Embedded devices that leverage public networks or whose data and control streams flow outward through gateways to those nets are on a par with enterprise systems in terms of stream security. Legacy embedded nodes, like many existing desktop and server installations, do not leverage the inherent security mechanisms available in the protocols they employ or utilize software that predates available mechanisms.
Use of simple or proprietary datagram-based networking is no guarantee of security. Such ad hoc schemes are not immune to sniffing and spoofing and thus can give crackers access to data and control information for the client device, the server to which it is attached or both.
Embedded designers need to understand their options for authentication and encryption of network streams, make informed choices about applying those options to data and control over their fabric of choice, and provide and document configuration options to their customers integrators, carriers, administrators and end users.
Unlike in the enterprise world, there are many embedded and small-footprint information appliance applications to which even trusted users may be denied access or given conditional access to secure content. Key examples include copy and regional protection schemes for digital media like DVDs and music CDs, pay-per-use resources like cable TV movies, transaction control information on point-of-sale devices, classified information on battlefield and other military applications, and trade secrets embodied in program code itself in a variety of industrial applications.
Numerous encryption schemes exist for the developer and content provider alike, with long public key encryption methods favored for generic document and message protection (DES, PGP, etc.), and variously proprietary, industry- and application-specific schemes, such as DeCSS for DVDs and extremely robust encryption for military and intelligence applications. In the area of content protection, again, obscurity is no guarantor of security, as evidenced by the recent, newsworthy cracking of DeCSS.
In the commercial arena, conditional access and content protection tend to aggregate with industry-specific middleware, leveraging Java security or schemes built into platform specifications like the Multi-media Home Platform (MHP).

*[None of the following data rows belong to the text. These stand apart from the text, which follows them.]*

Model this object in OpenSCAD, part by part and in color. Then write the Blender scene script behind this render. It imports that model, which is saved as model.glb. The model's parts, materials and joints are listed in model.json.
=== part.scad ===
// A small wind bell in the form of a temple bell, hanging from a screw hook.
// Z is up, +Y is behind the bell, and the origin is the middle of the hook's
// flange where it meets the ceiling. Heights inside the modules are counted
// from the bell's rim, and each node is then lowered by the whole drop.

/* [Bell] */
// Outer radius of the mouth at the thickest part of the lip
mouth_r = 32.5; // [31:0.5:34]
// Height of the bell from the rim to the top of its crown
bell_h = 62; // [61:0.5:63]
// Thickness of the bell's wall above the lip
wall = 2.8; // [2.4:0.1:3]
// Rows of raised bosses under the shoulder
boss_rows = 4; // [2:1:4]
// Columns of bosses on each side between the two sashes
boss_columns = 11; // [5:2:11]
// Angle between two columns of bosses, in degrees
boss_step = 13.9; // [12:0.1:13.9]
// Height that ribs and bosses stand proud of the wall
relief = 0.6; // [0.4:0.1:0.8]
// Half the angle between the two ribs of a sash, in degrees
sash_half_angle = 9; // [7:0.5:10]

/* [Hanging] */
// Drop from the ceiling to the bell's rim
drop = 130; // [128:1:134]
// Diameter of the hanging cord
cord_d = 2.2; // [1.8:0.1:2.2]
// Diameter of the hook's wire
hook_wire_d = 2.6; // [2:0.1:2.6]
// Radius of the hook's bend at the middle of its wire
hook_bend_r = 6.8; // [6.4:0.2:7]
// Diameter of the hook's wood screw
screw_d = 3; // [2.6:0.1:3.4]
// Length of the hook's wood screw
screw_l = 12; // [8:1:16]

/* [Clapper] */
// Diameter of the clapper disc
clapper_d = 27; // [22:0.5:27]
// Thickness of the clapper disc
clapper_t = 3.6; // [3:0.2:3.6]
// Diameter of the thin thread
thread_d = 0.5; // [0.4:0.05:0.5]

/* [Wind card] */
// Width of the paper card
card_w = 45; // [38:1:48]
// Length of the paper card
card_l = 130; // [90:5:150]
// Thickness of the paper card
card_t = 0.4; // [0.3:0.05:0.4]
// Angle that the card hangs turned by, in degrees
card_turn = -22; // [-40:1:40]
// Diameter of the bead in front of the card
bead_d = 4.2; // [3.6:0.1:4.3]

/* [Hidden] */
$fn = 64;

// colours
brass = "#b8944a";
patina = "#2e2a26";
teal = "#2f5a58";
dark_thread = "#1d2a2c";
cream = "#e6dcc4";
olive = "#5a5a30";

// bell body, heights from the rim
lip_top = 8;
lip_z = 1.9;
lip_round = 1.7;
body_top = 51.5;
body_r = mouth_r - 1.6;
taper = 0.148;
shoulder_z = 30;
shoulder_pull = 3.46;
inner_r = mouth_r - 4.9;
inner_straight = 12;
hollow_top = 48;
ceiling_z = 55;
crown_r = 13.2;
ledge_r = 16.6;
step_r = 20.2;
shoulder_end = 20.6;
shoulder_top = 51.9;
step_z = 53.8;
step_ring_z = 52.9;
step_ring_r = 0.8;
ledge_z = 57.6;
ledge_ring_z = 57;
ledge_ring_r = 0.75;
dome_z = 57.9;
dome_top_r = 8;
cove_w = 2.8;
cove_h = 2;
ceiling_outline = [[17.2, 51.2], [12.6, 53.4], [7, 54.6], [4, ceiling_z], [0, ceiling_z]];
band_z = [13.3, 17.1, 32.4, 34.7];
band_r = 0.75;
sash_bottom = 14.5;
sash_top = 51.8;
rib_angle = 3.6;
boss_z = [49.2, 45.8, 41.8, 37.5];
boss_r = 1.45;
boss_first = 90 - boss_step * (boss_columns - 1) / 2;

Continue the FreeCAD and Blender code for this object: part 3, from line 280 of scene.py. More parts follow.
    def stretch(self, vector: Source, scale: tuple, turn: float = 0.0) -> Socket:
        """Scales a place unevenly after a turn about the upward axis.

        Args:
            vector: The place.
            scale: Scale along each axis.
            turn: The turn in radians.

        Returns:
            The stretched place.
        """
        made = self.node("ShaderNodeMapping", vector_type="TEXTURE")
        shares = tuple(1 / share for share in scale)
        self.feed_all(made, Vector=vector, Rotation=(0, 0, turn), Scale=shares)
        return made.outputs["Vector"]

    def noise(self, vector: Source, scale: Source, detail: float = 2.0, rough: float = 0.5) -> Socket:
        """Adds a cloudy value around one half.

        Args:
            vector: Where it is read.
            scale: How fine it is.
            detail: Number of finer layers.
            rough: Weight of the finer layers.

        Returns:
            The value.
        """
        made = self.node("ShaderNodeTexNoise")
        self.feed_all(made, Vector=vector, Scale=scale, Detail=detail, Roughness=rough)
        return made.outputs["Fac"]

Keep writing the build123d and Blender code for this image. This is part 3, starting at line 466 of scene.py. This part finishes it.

Security seldom comes free. Encryption/decryption and processing of secure protocols exact a toll in throughput and overall system performance. A sprightly node on a high-speed network, nominally capable of approaching wire speed, and server applications nominally able to service dozens of connections in an unsecured context can be slowed to a crawl by the need to perform block encryption and decryption on data streams and content.
In the desktop and enterprise such performance challenges are addressed with resources (more memory, faster CPUs, additional nodes) usually unavailable in an embedded application. One solution is to offload security-related processing to co-processors, much as signal processing is handled by dedicated DSPs and as network packet forwarding is handed over to network processors like Intel's IXP and IBM's PowerNP).
Security processors (SPUs) such Motorola's MPC18x and 19x family support either look-aside processing, wherein the SPU performs operations on behalf of the main CPU as part of control-plane processing, or "in-line" security processing, with data and control streams traversing the SPU itself.
In the absence of such specialized hardware, the distributed architecture of many network and telecommunications applications provides opportunities for sharing the encryption load. Line cards and system blades boast multiple, powerful CPUs with enough spare cycles to "crunch" parts of the encrypted streams as they come in.